Punkt 11 Uhr werden die Türen geöffnet. Den Vortritt haben die Kleinsten. „Für die ist an dem Tag Ostern und Weihnachten zusammen. Die drücken sich davor schon die Nasen an den Fenstern platt, um zu schauen, was es gibt“, erzählt Hartmut Hehr. Sie dürfen sich der Größe nach aufstellen, jeder hat seine Tasche dabei – und dann zu den Tischen losstürmen, die nicht ohne Grund ganz hinten stehen: Dort werden sie von den Erwachsenen nicht umgeschubst, denn es gibt nach jahrzehntelanger Beobachtung von Hartmut Hehr drei Kategorien von Besuchern: die Stürmer rennen los, um sich die ausgeguckten Dinge zu sichern; die Schlenderer, die zum „shoppen“ kommen – und die, die (den Termin fast) verschlafen haben und kurz vor 12 Uhr auftauchen. Das Publikum ist bunt gemischt: Studenten, Senioren, Familien und „Leute, die es brauchen, und solche, die es finanziell bestimmt nicht nötig haben“, sagt Hartmut Hehr. Eine Familie kommt seit Stunde Null und hat noch keine einzige Warentauschbörse ausgelassen.
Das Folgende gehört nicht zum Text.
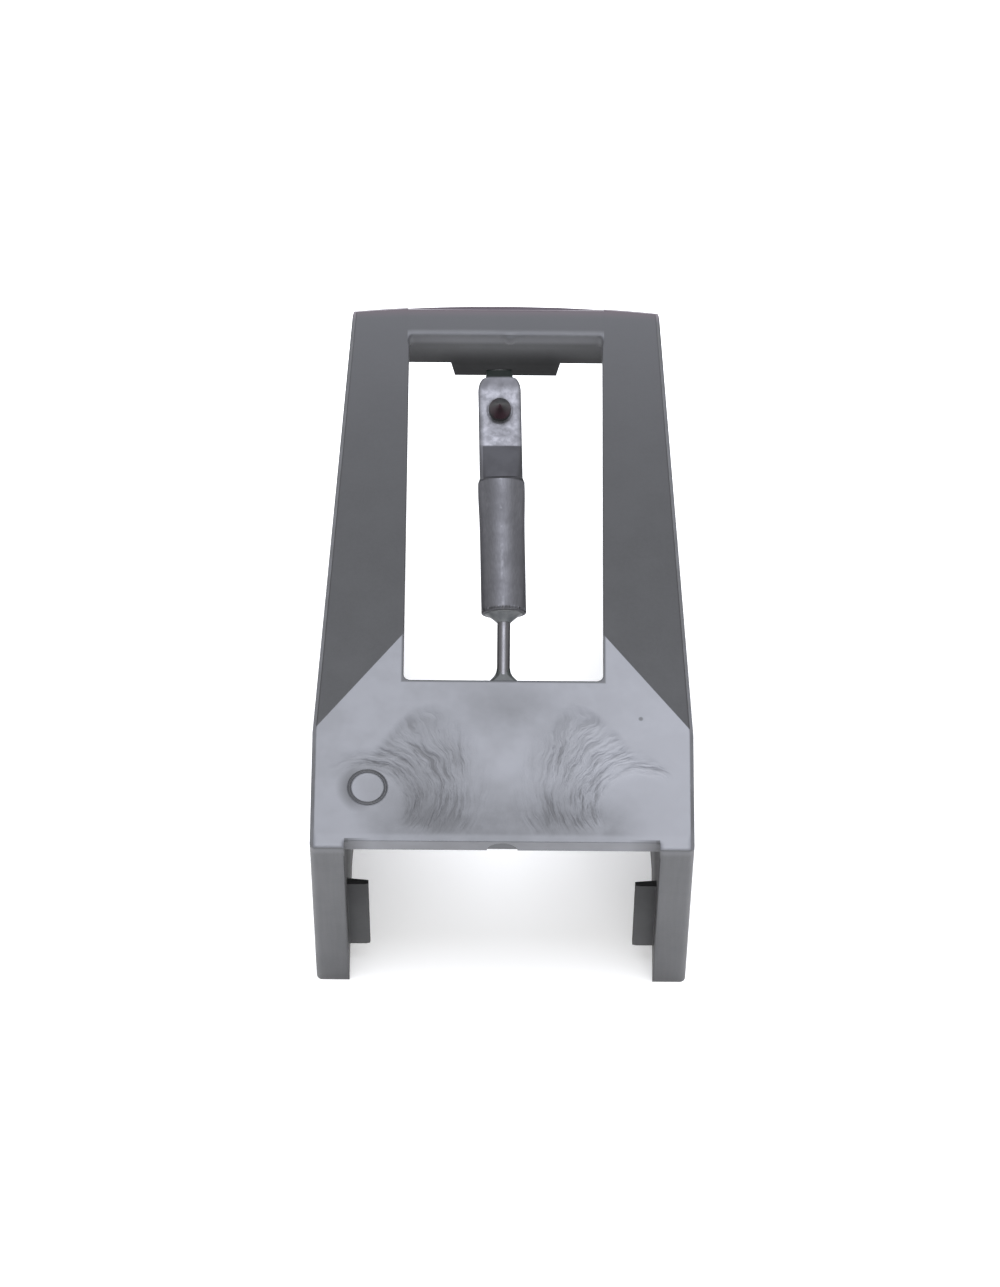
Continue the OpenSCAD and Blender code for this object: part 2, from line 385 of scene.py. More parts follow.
def grain_group():
    """Fine spark-eroded grain: two sizes of noise, put out as a height and as a speckle mask."""
    g, given, out = new_group(
        "Fine grain",
        [("Vector", "NodeSocketVector", None), ("Scale", "NodeSocketFloat", 14.0)],
        [("Height", "NodeSocketFloat"), ("Speckle", "NodeSocketFloat")],
    )
    coarse = g.noise(given.outputs["Vector"], given.outputs["Scale"], 3.0, 0.6)
    fine = g.noise(given.outputs["Vector"], g.times(given.outputs["Scale"], 3.1), 2.0, 0.5)
    both = g.plus(g.times(coarse, 0.6), g.times(fine, 0.4))
    g.feed(out.inputs["Height"], both)
    g.feed(out.inputs["Speckle"], g.span(both, 0.38, 0.62))


def handling_group():
    """Faint cloudy marks and dust from handling, as two masks."""
    g, given, out = new_group(
        "Handling marks",
        [("Vector", "NodeSocketVector", None), ("Size", "NodeSocketFloat", 1.0)],
        [("Cloud", "NodeSocketFloat"), ("Dust", "NodeSocketFloat")],
    )
    cloud = g.noise(given.outputs["Vector"], g.times(given.outputs["Size"], 0.6), 3.0, 0.55)
    spots = g.noise(given.outputs["Vector"], g.times(given.outputs["Size"], 9.0), 2.0, 0.7)
    g.feed(out.inputs["Cloud"], g.span(cloud, 0.35, 0.65, smooth=True))
    g.feed(out.inputs["Dust"], g.span(spots, 0.66, 0.76))


def drawn_group():
    """Fine lines left by drawing and pressing: noise stretched along the wire's direction."""
    g, given, out = new_group(
        "Drawn lines",
        [("Vector", "NodeSocketVector", None), ("Across", "NodeSocketFloat", 30.0)],
        [("Height", "NodeSocketFloat"), ("Streak", "NodeSocketFloat")],
    )
    parts = g.add("ShaderNodeSeparateXYZ", {"Vector": given.outputs["Vector"]})
    across = g.times(parts.outputs[0], given.outputs["Across"])
    along = g.times(parts.outputs[1], 0.9)
    over = g.times(parts.outputs[2], given.outputs["Across"])
    stretched = g.add("ShaderNodeCombineXYZ", {"X": across, "Y": along, "Z": over})
    lines = g.noise(stretched, 1.0, 3.0, 0.55)
    g.feed(out.inputs["Height"], lines)
    g.feed(out.inputs["Streak"], g.span(lines, 0.35, 0.65))


def group(graph, name, inputs):
    """Places a shared group in a material."""
    node = graph.add("ShaderNodeGroup", node_tree=bpy.data.node_groups[name])
    for key, value in inputs.items():
        graph.feed(node.inputs[key], value)
    return node


class Surface(Graph):
    """A material with a Principled BSDF whose constant sockets are set directly."""

    def __init__(self, name, **constants):
        self.material = bpy.data.materials.new(name)
        self.material.use_nodes = True
        super().__init__(self.material.node_tree)
        self.shader = self.nodes["Principled BSDF"]
        for key, value in constants.items():
            self.shader.inputs[key.replace("_", " ")].default_value = value

    def finish(self, colour, rough, normal=None):
        """Feeds the colour, the roughness and the normals, and returns the material."""
        self.feed(self.shader.inputs["Base Color"], colour)
        self.feed(self.shader.inputs["Roughness"], rough)
        if normal is not None:
            self.feed(self.shader.inputs["Normal"], normal)
        return self.material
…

Der Abbau erfolgt geordnet. Als erstes kommen die Glaswaren in den Container, Elektrogeräte und ähnliches zum Wertstoffhof. Papier erhält der Posaunenchor für seine Papiersammlung, Kleidung wird abgeholt für die Alb-Donau-Rumänienhilfe oder kommt in die Altkleider-Container. Was dann noch übrig ist, landet im Container, den der Landkreis zur Verfügung stellt, und den die Gemeinde Erkenbrechtsweiler bezahlt. Am meisten bleiben Dekoartikel übrig. „In jüngster Vergangenheit wird der Container fast voll. Es gab Phasen, wo er fast leer war“, sagt Roswitha Hehr. Müll wird zum Wari kaum angeliefert, zu 95 Prozent sind die Waren völlig in Ordnung. Man kennt sich auf der Vorderen Alb. Deshalb wird alles sauber und ordentlich angeliefert. „Manche sind aber auch schenant und trauen sich nicht, ihre Sachen abzugeben“, meint Hartmut Hehr mit einem Augenzwinkern.
Ist alles geschafft, kommt für die ehrenamtlichen Helfer der gemütliche Teil des arbeitsreichen Tags: Man sitzt zusammen und stärkt sich. Hausmeister Daniel Pavlovic hat in einem großen Topf aus sechs Kilo Fleisch Gulasch gekocht.